§ Rows
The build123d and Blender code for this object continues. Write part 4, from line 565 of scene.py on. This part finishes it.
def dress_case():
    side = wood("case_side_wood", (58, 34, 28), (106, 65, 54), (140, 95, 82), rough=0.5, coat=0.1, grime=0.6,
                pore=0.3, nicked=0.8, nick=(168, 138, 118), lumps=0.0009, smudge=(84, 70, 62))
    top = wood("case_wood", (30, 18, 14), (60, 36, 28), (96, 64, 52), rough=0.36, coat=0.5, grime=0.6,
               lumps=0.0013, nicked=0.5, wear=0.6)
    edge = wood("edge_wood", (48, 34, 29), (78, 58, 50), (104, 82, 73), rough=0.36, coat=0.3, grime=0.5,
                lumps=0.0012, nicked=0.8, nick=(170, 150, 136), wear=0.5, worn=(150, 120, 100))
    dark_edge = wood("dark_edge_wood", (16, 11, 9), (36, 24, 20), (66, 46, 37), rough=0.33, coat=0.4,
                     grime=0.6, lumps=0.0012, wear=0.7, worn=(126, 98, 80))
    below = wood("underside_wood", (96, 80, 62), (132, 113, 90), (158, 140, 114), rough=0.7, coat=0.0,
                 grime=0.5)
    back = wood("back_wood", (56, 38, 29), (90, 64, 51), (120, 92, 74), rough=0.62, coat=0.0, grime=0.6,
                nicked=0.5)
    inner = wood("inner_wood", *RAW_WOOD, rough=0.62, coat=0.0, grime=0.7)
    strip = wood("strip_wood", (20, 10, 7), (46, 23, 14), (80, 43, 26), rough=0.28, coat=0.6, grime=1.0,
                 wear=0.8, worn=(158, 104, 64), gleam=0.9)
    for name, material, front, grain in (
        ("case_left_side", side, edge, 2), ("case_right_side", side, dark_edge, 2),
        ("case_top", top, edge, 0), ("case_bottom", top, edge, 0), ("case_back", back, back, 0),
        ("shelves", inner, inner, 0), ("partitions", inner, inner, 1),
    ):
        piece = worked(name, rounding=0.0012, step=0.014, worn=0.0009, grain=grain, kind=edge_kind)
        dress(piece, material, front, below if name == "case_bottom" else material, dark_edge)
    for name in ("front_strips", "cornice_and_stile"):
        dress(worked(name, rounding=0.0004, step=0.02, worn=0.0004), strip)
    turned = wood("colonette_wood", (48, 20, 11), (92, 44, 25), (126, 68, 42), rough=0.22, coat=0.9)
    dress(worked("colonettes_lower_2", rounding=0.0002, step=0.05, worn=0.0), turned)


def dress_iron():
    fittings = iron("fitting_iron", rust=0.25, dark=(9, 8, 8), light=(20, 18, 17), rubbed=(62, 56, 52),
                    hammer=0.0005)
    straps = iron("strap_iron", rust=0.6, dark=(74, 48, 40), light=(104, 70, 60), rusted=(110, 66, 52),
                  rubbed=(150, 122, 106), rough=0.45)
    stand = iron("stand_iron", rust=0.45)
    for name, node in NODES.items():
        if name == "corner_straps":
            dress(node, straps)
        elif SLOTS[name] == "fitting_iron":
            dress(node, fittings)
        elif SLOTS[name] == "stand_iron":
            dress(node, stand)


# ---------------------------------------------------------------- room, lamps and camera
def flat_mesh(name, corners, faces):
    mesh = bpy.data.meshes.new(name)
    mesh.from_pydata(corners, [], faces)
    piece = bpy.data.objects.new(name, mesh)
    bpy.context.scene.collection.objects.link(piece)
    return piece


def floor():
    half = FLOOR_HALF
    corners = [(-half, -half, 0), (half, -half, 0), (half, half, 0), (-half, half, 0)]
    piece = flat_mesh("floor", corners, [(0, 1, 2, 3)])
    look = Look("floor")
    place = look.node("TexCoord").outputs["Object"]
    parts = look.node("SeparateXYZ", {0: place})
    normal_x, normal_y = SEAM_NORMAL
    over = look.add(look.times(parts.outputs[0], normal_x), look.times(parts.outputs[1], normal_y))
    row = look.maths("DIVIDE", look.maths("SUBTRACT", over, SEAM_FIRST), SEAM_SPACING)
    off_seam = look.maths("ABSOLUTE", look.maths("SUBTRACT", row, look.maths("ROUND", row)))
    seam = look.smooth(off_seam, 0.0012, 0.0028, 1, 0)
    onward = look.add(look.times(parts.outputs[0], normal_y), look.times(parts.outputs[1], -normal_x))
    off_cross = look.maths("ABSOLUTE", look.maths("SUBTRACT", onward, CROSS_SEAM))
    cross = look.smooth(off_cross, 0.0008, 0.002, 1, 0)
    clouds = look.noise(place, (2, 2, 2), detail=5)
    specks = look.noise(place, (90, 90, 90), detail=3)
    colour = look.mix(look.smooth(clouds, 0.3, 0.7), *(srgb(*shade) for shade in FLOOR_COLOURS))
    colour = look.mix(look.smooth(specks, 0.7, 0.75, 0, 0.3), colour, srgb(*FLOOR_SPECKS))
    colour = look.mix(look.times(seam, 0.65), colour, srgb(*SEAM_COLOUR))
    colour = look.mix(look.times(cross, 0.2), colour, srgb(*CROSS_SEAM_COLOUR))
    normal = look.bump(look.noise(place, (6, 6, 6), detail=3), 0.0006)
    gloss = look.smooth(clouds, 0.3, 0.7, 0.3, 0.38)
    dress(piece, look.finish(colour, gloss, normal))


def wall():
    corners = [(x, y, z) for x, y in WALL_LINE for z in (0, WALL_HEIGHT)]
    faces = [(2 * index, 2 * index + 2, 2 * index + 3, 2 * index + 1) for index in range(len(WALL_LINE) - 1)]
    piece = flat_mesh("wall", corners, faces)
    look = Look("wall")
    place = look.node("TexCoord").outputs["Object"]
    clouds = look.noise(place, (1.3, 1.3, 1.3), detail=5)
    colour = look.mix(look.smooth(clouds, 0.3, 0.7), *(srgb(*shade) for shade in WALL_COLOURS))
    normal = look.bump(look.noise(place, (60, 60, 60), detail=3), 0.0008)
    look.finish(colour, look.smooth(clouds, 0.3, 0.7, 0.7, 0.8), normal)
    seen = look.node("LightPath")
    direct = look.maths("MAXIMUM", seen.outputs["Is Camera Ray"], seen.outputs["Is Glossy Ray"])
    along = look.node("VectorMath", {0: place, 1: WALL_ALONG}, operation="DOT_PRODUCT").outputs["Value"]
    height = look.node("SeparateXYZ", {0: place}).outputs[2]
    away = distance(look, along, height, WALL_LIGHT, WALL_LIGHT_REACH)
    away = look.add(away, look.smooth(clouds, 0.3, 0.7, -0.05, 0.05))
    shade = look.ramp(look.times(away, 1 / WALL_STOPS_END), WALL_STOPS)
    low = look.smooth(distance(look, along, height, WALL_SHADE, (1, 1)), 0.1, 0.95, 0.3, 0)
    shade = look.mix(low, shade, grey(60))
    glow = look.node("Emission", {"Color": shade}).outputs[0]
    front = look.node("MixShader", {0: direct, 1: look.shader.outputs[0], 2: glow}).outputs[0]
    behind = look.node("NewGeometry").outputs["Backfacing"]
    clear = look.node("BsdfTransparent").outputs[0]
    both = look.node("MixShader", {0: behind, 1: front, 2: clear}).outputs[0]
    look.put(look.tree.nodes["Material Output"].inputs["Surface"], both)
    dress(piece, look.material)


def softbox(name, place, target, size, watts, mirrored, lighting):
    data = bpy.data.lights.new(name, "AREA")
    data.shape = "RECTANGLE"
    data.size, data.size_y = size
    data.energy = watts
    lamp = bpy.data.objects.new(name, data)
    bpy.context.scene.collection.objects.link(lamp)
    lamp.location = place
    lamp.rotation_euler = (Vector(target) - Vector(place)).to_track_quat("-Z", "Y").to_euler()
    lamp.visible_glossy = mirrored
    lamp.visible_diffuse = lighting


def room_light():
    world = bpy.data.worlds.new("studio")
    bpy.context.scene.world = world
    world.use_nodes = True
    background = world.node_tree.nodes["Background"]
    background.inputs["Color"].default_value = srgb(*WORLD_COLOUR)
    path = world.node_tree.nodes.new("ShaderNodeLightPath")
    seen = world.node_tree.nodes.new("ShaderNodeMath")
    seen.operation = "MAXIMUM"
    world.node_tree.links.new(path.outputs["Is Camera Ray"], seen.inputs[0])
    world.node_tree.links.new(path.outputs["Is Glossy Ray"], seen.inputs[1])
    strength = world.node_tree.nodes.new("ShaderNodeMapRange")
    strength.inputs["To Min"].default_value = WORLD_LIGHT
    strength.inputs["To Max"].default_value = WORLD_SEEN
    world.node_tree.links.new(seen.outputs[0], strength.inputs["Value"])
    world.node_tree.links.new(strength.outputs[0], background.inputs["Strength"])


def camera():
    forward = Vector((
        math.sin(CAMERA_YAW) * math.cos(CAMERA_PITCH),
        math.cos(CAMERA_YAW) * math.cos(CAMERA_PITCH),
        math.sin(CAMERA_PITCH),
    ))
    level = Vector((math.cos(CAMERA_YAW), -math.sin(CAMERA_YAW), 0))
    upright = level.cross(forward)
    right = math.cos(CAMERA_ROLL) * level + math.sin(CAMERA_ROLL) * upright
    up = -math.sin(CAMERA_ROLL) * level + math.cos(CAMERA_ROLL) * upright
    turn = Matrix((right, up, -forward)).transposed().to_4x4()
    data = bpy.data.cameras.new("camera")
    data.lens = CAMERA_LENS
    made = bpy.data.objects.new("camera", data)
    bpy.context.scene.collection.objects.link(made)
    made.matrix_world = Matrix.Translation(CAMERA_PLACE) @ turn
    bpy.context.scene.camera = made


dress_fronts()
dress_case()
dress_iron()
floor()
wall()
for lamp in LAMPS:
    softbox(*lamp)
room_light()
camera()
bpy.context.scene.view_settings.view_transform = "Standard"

--

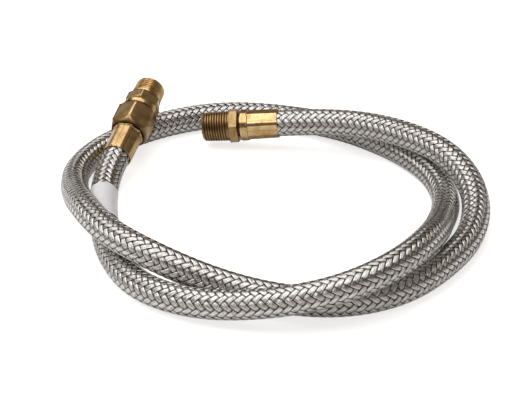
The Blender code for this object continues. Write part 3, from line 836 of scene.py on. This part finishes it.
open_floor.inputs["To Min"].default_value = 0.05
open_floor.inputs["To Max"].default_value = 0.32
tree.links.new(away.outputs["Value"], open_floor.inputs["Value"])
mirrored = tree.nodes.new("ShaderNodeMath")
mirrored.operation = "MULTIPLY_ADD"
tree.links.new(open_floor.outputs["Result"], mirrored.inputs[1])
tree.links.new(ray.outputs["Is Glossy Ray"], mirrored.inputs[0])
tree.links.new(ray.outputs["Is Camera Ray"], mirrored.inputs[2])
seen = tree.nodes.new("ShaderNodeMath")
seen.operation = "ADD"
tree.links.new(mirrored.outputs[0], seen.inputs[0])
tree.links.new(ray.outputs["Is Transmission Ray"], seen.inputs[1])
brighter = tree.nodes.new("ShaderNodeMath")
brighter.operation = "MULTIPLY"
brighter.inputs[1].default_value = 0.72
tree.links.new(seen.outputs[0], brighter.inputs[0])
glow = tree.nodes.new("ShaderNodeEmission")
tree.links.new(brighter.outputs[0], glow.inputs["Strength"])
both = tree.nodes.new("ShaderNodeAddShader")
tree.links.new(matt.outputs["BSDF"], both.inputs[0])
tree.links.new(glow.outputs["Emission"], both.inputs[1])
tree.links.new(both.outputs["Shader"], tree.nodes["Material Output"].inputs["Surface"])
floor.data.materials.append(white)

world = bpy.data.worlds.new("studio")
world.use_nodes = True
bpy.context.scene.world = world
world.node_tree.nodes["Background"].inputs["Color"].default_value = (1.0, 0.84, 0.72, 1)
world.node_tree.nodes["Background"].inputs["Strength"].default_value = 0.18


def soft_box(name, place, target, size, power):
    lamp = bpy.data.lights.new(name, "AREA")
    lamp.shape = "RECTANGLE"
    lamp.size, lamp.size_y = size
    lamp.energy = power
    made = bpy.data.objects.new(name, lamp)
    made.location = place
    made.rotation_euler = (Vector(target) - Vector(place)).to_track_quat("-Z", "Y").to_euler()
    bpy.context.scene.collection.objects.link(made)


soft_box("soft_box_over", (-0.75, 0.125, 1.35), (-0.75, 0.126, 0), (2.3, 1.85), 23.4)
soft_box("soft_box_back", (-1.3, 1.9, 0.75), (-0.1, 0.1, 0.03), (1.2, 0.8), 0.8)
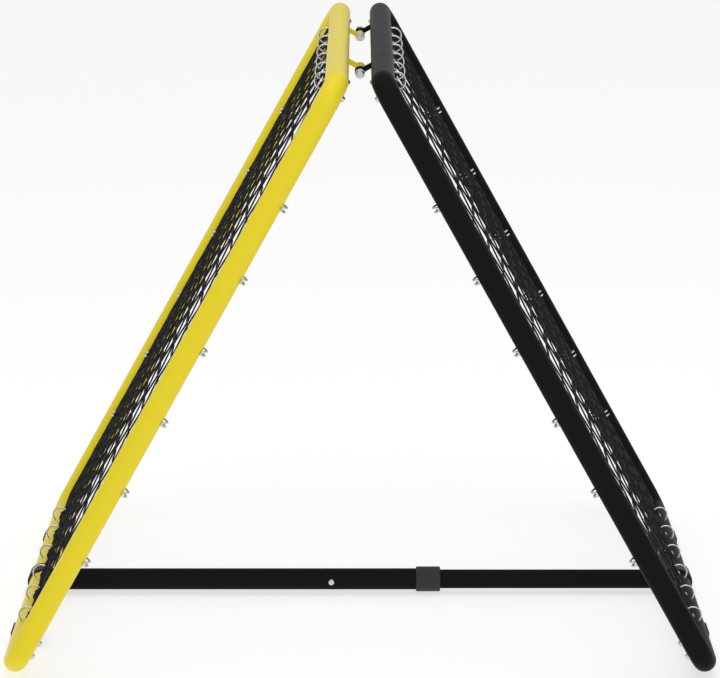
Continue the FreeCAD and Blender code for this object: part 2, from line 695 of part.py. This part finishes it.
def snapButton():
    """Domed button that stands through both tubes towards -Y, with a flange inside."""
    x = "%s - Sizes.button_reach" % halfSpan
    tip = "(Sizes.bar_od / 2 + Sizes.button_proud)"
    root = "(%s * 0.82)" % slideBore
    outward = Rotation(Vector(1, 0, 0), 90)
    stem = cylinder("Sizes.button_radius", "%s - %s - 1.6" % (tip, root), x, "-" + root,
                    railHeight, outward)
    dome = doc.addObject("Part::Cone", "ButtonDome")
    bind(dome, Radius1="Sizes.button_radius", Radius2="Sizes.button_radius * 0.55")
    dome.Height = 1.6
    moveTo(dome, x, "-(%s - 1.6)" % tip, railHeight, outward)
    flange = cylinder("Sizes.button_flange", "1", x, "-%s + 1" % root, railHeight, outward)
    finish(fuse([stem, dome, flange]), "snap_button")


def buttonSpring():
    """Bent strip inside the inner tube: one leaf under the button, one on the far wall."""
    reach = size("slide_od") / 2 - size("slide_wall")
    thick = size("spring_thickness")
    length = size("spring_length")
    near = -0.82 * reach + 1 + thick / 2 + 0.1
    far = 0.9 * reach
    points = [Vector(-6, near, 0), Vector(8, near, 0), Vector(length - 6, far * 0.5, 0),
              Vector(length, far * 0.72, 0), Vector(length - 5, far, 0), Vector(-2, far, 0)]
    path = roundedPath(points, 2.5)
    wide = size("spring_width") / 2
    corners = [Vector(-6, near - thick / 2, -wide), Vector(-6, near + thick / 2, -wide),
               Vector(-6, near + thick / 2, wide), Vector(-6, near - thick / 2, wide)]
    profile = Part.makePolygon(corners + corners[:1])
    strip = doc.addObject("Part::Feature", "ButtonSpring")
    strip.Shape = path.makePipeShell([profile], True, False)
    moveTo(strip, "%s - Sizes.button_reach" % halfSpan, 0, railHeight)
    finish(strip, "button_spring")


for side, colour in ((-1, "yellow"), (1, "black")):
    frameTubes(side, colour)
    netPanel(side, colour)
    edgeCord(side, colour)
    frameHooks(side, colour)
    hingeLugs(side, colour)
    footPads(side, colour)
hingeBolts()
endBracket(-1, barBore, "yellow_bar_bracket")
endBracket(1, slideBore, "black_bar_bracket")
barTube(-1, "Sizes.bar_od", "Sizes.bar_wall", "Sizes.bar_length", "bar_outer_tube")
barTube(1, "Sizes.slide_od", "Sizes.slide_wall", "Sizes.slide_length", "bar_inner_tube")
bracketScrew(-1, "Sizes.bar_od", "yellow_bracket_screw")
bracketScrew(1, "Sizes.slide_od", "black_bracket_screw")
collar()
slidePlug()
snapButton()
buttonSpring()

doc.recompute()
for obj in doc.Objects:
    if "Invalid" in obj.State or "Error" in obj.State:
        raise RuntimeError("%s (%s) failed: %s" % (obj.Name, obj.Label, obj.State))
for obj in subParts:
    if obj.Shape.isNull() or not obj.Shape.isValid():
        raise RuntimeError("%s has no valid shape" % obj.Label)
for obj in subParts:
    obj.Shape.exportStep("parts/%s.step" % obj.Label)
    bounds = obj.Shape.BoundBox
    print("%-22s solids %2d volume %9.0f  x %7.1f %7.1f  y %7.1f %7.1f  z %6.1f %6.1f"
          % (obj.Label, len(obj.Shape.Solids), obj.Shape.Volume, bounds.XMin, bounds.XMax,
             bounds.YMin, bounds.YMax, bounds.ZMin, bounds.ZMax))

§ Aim
Above are the records; copy every line in them that holds the word "this".

§ Exercise response
The build123d and Blender code for this object continues. Write part 4, from line 565 of scene.py on. This part finishes it.
The Blender code for this object continues. Write part 3, from line 836 of scene.py on. This part finishes it.
Continue the FreeCAD and Blender code for this object: part 2, from line 695 of part.py. This part finishes it.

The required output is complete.